La colaboración con la Obra Pontificia de la Infancia Misionera constituye, en estos años sombríos en los que empieza a faltarnos el dinero, un signo gozoso de esperanza. En esos niños que nos acercan el sobre para que completemos su donativo se cifra, en realidad, nuestra propia supervivencia moral: nos devuelven la noción de pertenencia a una gran familia humana; y nos infunden la certeza de que otro mundo es posible, ahora que el mundo que levantamos sobre cimientos de humo se derrumba estrepitosamente. Son esos niños, a fin de cuentas, quienes tendrán que volver a edificar sobre los escombros que les dejamos en heredad: escombros de una Europa que renegó de la fe de sus mayores, escombros de una Europa que se olvidó de levantar los ojos al cielo y volvió la espalda a quienes padecían aflicción, ensimismada en su quimera de prosperidad. Y así, con la mirada absorta en su ombligo, extravió el rostro de Dios, que se copia en el rostro de quienes sufren.

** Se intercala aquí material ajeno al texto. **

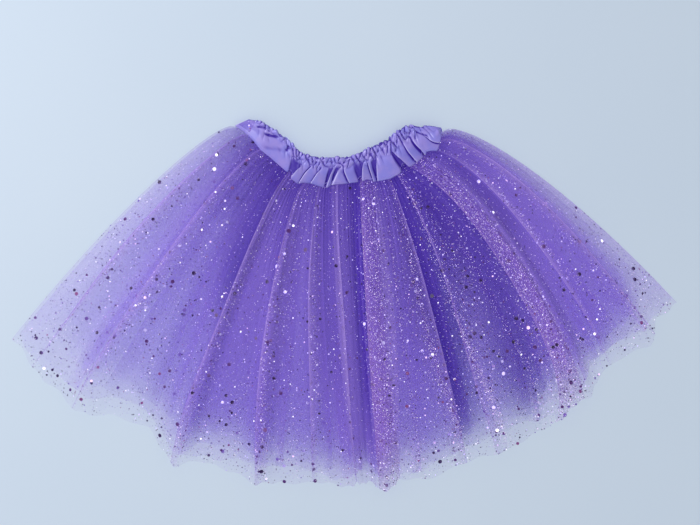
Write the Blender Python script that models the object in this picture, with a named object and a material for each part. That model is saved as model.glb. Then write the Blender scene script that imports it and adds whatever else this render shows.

Los niños que nos acercan el sobre de la Infancia Misionera todavía no han extraviado ese rostro de Dios, que nos interpela y nos exige una respuesta. Esos niños, nuestros hijos y nietos, están en el misterio profundo de las cosas; y, como buenos administradores de las cosas del cielo, saben que cada moneda que depositemos en ese sobre nos será devuelta con creces. Cuando les ayudemos a completar su donativo, no lo hagamos por condescendencia, ni por acallar nuestra mala conciencia, ni por temor a enfurruñarlos, sino en la certeza de que son portadores de vida, de la única vida que merece la pena, que es la vida que se regala y entrega: «Porque tuve hambre y me disteis de comer; tuve sed y me disteis de ver; forastero fui y me acogisteis», etcétera. Feliz y vivificante Jornada de la Infancia Misionera para todos.